* What you are asked to do
Repeat verbatim only the lines from the opening of the material below through the one that contains "the whole outline.".
'''
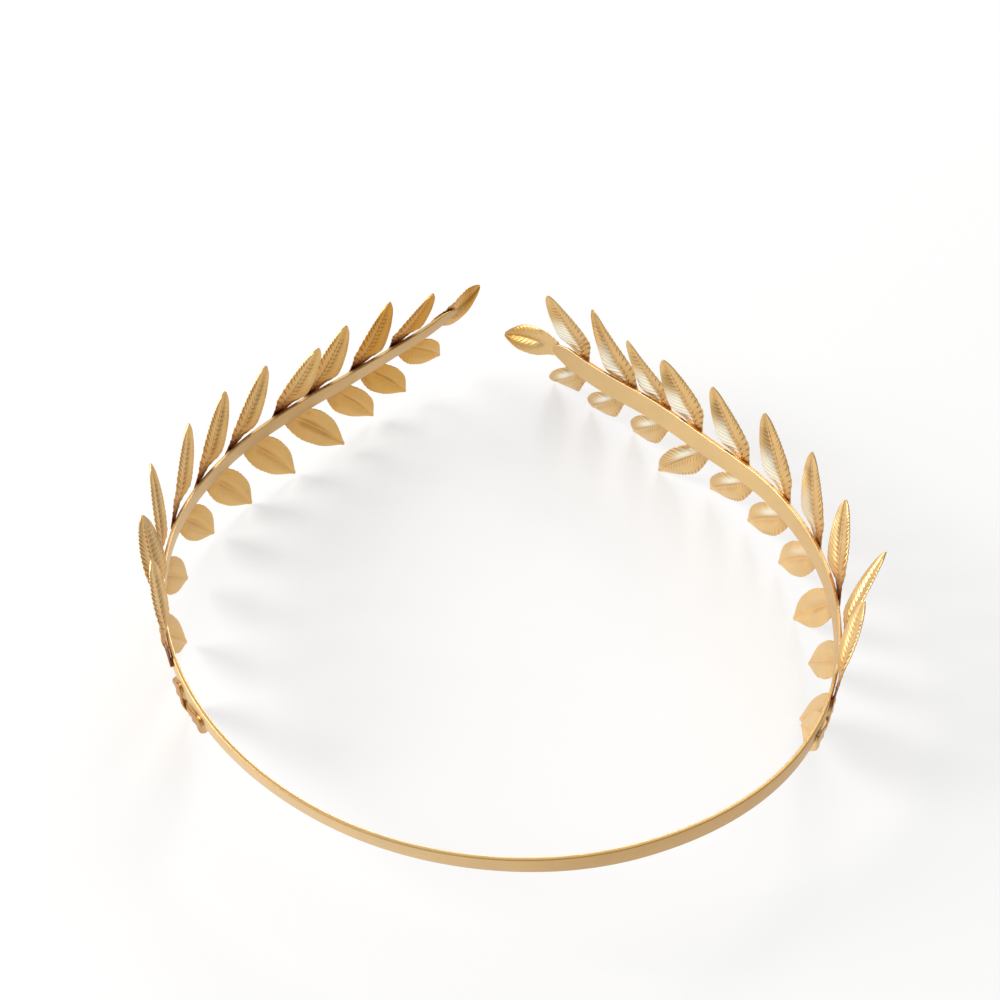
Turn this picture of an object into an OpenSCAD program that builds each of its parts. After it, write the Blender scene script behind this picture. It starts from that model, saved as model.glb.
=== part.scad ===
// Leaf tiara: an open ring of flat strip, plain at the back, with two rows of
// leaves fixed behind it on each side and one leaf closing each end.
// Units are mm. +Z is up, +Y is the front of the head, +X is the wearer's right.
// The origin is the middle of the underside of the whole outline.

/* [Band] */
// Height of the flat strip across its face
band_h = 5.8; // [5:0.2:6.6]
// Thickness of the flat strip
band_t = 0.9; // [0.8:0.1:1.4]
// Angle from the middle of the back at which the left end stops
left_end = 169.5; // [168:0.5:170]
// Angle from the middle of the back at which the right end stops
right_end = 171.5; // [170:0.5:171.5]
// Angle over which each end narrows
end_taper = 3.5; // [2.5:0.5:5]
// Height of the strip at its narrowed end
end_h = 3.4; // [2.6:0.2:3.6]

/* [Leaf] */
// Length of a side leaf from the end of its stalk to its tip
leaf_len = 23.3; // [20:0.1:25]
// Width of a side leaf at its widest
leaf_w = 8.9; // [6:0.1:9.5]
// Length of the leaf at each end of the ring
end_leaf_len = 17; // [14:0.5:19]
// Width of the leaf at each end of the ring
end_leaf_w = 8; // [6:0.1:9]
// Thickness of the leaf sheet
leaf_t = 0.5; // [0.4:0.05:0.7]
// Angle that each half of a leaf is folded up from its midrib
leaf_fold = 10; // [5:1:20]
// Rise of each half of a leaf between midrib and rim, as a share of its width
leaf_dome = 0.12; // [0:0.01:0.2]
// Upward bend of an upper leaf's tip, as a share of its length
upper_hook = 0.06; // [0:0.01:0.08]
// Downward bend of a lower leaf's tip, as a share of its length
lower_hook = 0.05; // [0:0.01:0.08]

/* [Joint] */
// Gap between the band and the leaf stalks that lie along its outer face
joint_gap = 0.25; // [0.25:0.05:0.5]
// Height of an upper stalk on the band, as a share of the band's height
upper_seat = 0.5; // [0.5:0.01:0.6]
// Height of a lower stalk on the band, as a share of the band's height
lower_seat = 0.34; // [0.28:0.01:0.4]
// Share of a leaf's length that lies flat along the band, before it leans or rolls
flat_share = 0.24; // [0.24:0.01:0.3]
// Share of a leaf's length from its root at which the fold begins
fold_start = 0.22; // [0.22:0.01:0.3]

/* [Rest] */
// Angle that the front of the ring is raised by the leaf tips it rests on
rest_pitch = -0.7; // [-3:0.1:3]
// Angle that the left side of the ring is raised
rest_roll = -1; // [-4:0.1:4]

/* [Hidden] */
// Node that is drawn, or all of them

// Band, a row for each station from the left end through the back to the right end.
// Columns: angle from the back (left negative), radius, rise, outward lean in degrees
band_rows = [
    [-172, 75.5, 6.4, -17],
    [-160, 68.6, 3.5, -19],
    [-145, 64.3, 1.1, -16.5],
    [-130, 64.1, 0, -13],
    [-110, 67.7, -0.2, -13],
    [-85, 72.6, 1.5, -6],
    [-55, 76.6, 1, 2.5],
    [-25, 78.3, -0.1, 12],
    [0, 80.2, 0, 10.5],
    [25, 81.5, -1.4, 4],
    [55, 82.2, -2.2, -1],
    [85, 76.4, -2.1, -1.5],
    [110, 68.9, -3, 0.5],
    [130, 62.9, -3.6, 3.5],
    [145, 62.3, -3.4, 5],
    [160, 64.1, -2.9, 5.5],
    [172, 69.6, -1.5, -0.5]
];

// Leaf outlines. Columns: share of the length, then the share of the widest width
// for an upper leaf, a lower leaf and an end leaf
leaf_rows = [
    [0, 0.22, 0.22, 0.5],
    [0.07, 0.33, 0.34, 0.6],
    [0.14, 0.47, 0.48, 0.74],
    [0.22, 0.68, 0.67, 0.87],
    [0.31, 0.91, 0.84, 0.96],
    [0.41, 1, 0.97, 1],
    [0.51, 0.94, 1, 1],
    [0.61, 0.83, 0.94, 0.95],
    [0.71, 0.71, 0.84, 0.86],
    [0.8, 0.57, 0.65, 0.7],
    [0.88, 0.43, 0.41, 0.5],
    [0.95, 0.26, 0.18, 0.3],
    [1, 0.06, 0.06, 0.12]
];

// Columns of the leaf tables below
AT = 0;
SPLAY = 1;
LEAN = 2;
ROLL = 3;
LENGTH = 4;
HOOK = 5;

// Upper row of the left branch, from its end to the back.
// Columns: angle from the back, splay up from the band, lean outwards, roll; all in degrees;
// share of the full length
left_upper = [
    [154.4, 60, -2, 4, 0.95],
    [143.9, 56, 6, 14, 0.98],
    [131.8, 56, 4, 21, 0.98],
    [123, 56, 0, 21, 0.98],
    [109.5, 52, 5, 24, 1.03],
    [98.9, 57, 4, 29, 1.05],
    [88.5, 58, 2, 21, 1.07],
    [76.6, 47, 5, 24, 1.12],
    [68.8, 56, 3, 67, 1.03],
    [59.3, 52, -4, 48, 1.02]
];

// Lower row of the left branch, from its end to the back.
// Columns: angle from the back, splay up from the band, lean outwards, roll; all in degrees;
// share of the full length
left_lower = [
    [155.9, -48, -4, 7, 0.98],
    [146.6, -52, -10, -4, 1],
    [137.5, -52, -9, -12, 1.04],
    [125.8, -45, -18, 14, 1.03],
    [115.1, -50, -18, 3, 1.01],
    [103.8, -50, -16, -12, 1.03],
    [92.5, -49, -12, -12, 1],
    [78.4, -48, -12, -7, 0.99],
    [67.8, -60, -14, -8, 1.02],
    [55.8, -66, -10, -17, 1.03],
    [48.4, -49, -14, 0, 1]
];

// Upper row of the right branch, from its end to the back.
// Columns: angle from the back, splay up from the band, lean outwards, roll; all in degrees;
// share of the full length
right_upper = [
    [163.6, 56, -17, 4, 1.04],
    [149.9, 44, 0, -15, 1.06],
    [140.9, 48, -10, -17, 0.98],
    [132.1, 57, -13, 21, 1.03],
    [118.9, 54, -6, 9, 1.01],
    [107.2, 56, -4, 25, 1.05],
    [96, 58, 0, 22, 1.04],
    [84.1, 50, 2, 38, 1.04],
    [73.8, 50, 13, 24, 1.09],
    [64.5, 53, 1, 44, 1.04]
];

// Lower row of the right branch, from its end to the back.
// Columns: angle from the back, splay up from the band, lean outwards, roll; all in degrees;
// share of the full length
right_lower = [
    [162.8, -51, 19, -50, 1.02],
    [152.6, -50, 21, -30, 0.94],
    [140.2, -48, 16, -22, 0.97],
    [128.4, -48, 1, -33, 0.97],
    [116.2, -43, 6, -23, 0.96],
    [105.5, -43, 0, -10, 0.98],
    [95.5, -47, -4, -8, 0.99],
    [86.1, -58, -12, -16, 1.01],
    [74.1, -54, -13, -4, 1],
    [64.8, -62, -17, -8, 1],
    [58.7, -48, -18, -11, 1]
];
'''
* Full solution
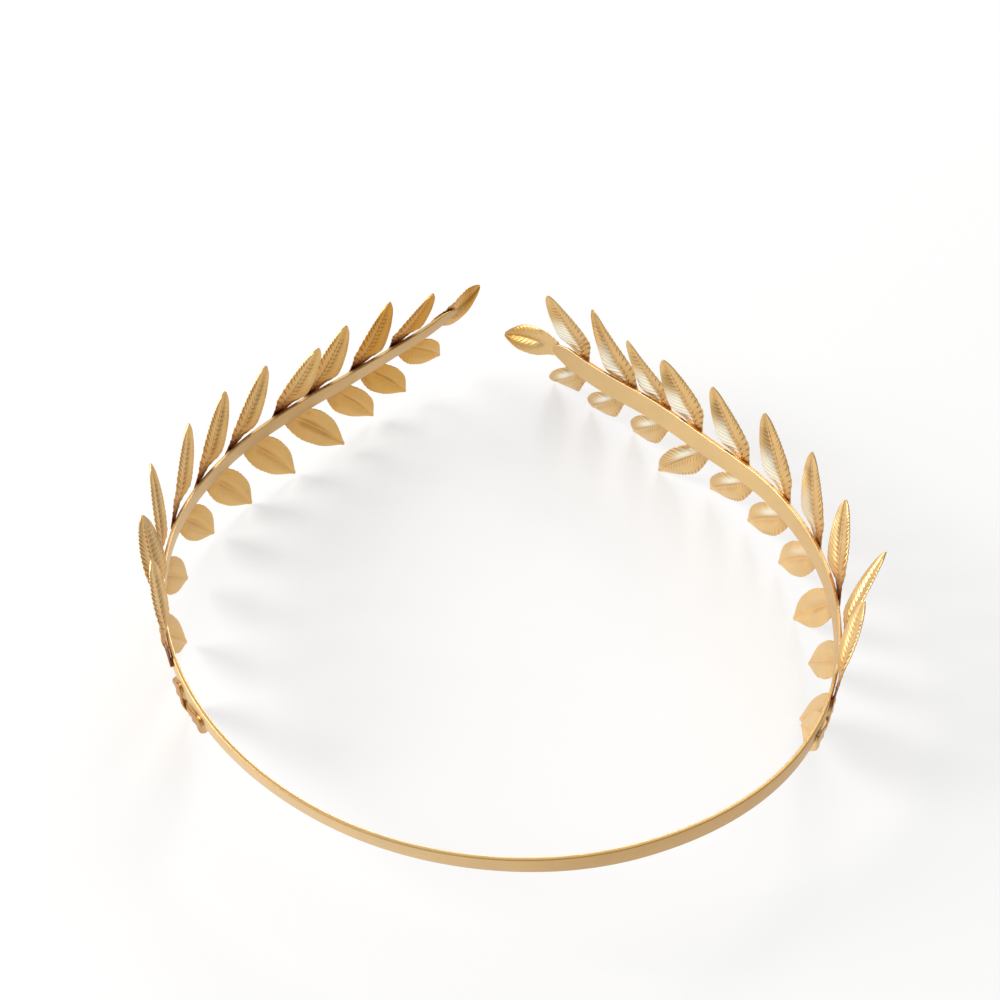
Turn this picture of an object into an OpenSCAD program that builds each of its parts. After it, write the Blender scene script behind this picture. It starts from that model, saved as model.glb.
=== part.scad ===
// Leaf tiara: an open ring of flat strip, plain at the back, with two rows of
// leaves fixed behind it on each side and one leaf closing each end.
// Units are mm. +Z is up, +Y is the front of the head, +X is the wearer's right.
// The origin is the middle of the underside of the whole outline.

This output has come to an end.